With funding from the Defense Advanced Research Projects Agency (DARPA)’s Hand Proprioception and Touch Interfaces (HAPTIX) program, Robert Gaunt, Ph.D.,
assistant professor, Department of Physical Medicine and Rehabilitation
(PM&R), Pitt School of Medicine and a multidisciplinary research
team from Pitt, West Virginia University and Ripple LLC will begin
developing the technology with the aim of being able to test it in
patients’ homes within four years.
“Advanced prosthetic limbs that behave like the hand and arm they
are replacing have been an unrealized promise for many years largely
because until recently, the technologies to really accomplish this goal
simply haven’t been available,” Dr. Gaunt said. “To make the most of
these new capabilities, we have to integrate the prosthetic into the
remaining neural circuitry so the patient can use it like a regular hand
that, for example, can pick up a pen, gently hold an egg or turn a
stuck doorknob.”
In the 18-month, first phase of the project, the team will recruit
five volunteers to try to demonstrate that stimulation of the sensory
portion of the spinal cord nerves, which would normally innervate the
hand and forearm, can cause the amputee to feel distinct sensations of
touch and joint movement in the “phantom” hand and wrist.
They also plan to insert fine-wire electrodes into the forearm
muscles of able-bodied volunteers to collect and interpret muscle
signals to guide movement of a virtual prosthetic hand to control hand
opening and closing, as well as thumb movement. Eventually, the team
aims to devise a fully implantable system for home use.

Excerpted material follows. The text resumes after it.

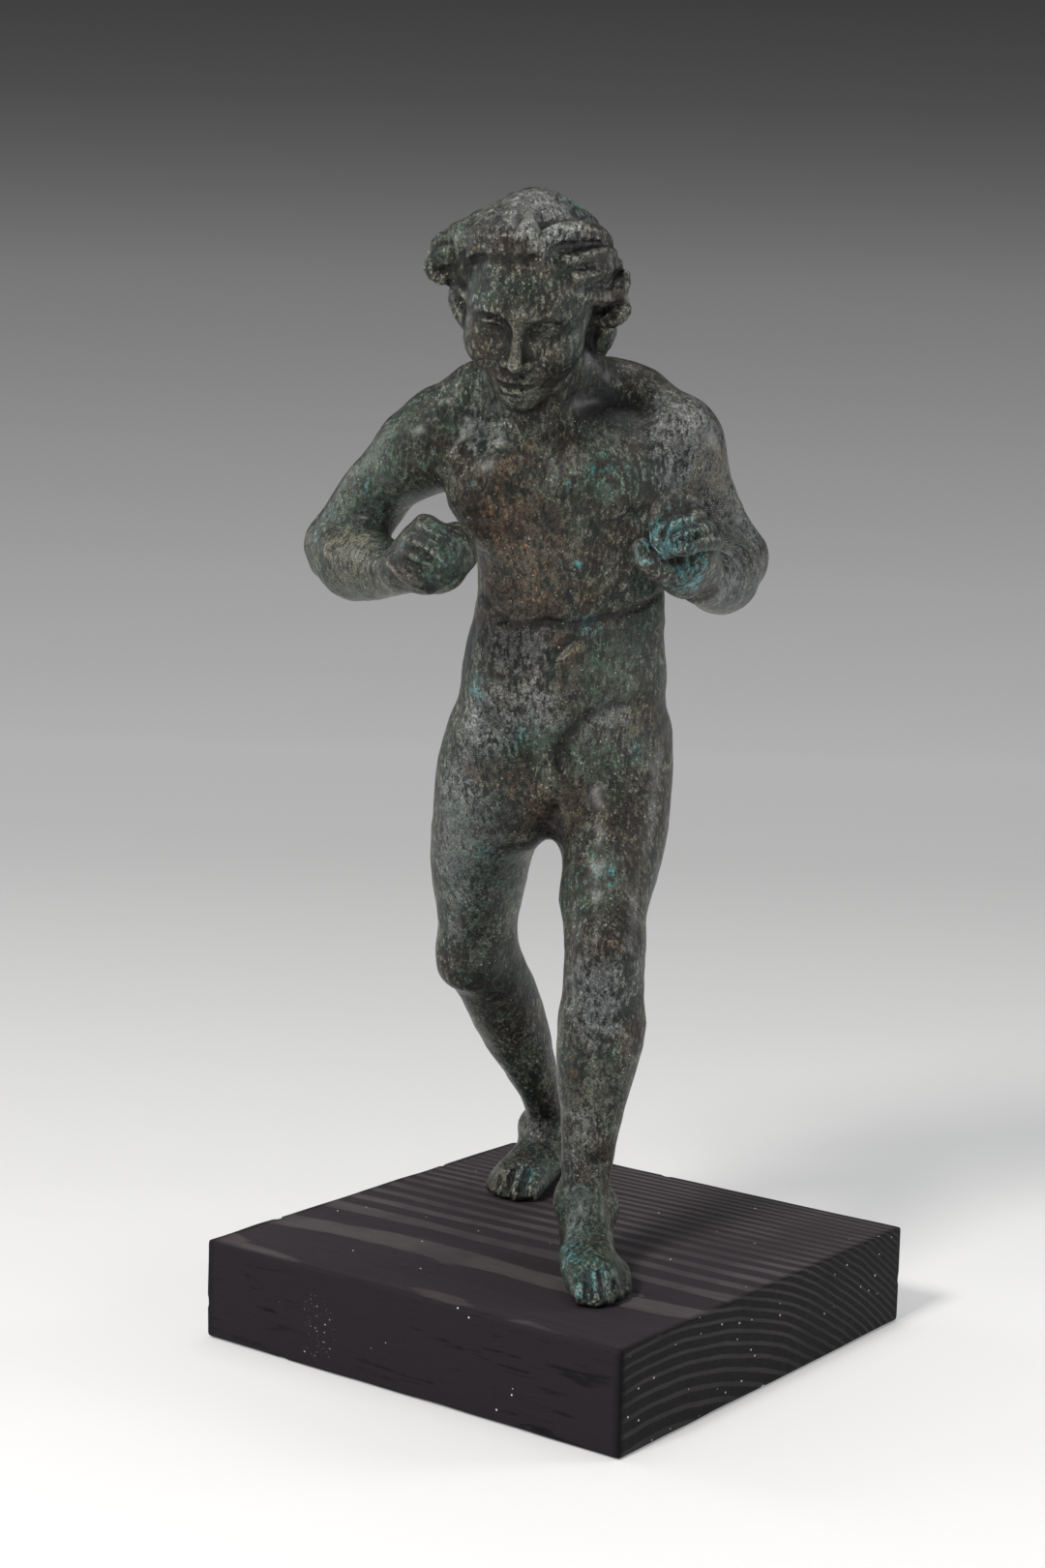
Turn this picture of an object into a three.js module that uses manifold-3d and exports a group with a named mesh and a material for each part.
// Bronze figurine of a striding youth with raised fists, on a square block of dark wood.
// Millimetres, +Z up. The origin is the centre of the block's underside, and the block's
// edges run along X and Y.
//
// The figure is modelled in a frame of its own: x towards its left hand, -y the way it
// strides, z up from its soles. That frame is turned on the block by figureTurn.
// Its forms are limbs round straight bones, rounded swellings and tapering strands. Forms
// that belong together flow into each other, and a closed skin of triangles is drawn on
// them. Each row of a limb gives the place along its bone (0 to 1), then the half-widths
// towards the figure's left, its right, the limb's front and its back, and how far the
// section is shifted to the left.
import * as THREE from 'three';
import { mergeVertices } from 'three/addons/utils/BufferGeometryUtils.js';
import Module from 'manifold-3d';

const wasm = await Module();
wasm.setup();

const blockSide = 101;
const blockHeight = 20;
const blockEdge = 0.6;
const figureTurn = THREE.MathUtils.degToRad(37);
const soleGap = 0.3;

const headCentre = [-10.4, -20, 185.6];
const headBow = THREE.MathUtils.degToRad(30);
const headTurn = THREE.MathUtils.degToRad(-13);
const headRoll = THREE.MathUtils.degToRad(7);

const limbBlend = 6;
const strandBlend = 0.8;
const courseSteps = 10;
const foldFade = 2.2;
const webReach = 2.5;

const towardsViewer = [0, -1, 0];
const upwards = [0, 0, 1];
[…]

Michael Boninger, M.D., PM&R professor and chair, who will co-direct the project with Dr. Gaunt, called it a very exciting study.
“In my treatment of rehabilitation patients, the goal is always
clear,” Dr. Boninger said. “They want the medical team to make them like
they were. The technology developed through HAPTIX will enable that
dream.”
The project will be conducted by a multidisciplinary team of
engineers, scientists and clinicians from PM&R, plastic surgery, and
neurological surgery in the School of Medicine, and occupational
therapy, and rehabilitation science & technology in the School of Health and Rehabilitation Sciences at the University of Pittsburgh. Key aspects of the system will be designed by researchers at West Virginia University, and Ripple LLC, in Salt Lake City, Utah, will develop all the implantable system components.
Funding for the research was made possible by an award from the BRAIN Initiative,
a White House program launched to revolutionize understanding of the
brain and accelerate the development of new technologies. The National Institutes of Health, the National Science Foundation, the Food and Drug Administration, and DARPA committed more than $110 million to the Initiative for fiscal year 2014.